Strangely, staying relaxed while playing the piano takes focus—not a tense focus, but a floatation type of focus, noticing ‘rigidity-creep’ and willing the muscles to be slack, or at least slacker, and maintaining a posture that is most supportive for my exertions, reducing the amount of muscle required to keep me upright and redirecting that power towards the arms.
And while that may sound very alert, it is only possible if one is quiet and not agitated. I do best upon waking in the morning, or from a nap. I pretend that I don’t care what goes on around me—I am in the living room, after all—but the simple truth is that silence is the best canvas to paint music on. So, half asleep, in a silent room, without the camcorder watching, I can do wonders. Too bad their nature makes them impossible to reproduce in front of other people, or even a camera lens—if people could only hear some of the stuff I get up to when I’m really on my game—oh, well.
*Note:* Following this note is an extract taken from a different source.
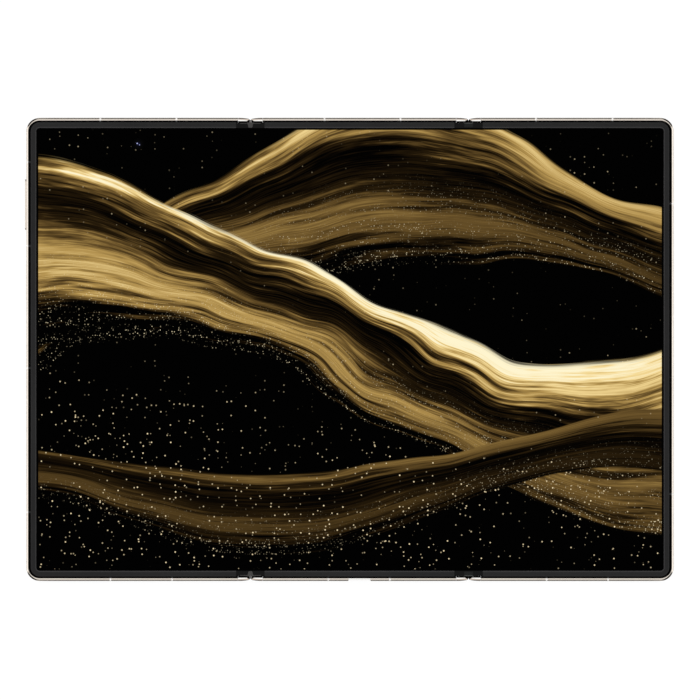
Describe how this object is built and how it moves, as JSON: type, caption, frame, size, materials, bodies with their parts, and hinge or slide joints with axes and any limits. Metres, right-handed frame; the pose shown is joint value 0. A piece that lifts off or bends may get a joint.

It’s good to have a private life—one has got to hold something back—and for a chatter-box like myself, being physically unable to display my best is the best (and only) way I can hold anything back—so that works out, if I look at it that way.
‘Twas ever thus’, as my dad used to say—I could draw a crowd while sketching in my pad in the old days—and an audience was an exciting addition to my sketches al fresco, especially at school, where cool points were counted. But my best drawing only ever happened in complete solitude—without interruption. Nor can I sparkle in conversation with the sort of easy erudition I can voice at the keyboard—like now, fr’instance—I could never sling this verbiage orally. It is only possible because I am alone and comfortable—and when I am not, nothing is possible. I have poor social skills, to put it mildly.
But peace of mind is vital. Whenever I’m worried, it gets in the way of my piano playing—being open enough to play and feel the music means being open to stray thoughts and when I’m worried, a whole flock will rush in. Sometimes it’s so bad I forget I’m playing the piano—weird, huh? You’d think a person would forget their troubles at the piano—but it’s just the opposite. But there’s a silver lining to the ‘peace of mind’ conundrum—when I read a good book I lose all awareness of my surroundings; I grow deaf to even loud noises; I am enthralled.
I couldn’t be more inside the story—I am a very good reader. To be a ‘good’ reader is a vague term—I’m specifically very good at vicarious experience. And as I look back at a lifetime’s book-worming, I’d say that my vicarious experience very likely exceeds both my conscious experience and my subconscious experience, i.e. I’ve spent more time lost in a book than I’ve spent not reading a book, or sleeping. Other people may talk about vicarious experience, but none who haven’t travelled in the world of books can ever truly understand its meaning.
I’ve often had occasion, upon being asked how my day went, for stopping myself from describing the adventures of the character in my book, and remembering to answer, “Just read a book, is all.” Here’s a good one—have you ever been reading about someone speeding through a dark woods and felt your eyes squint up at the danger of being poked by ‘twigs’? Have you ever eventually noticed a cramp in your arm from swinging a long-sword for so long in a ‘battle’? Then I hail you brother, or sister, in the Fellowship of the reaDing.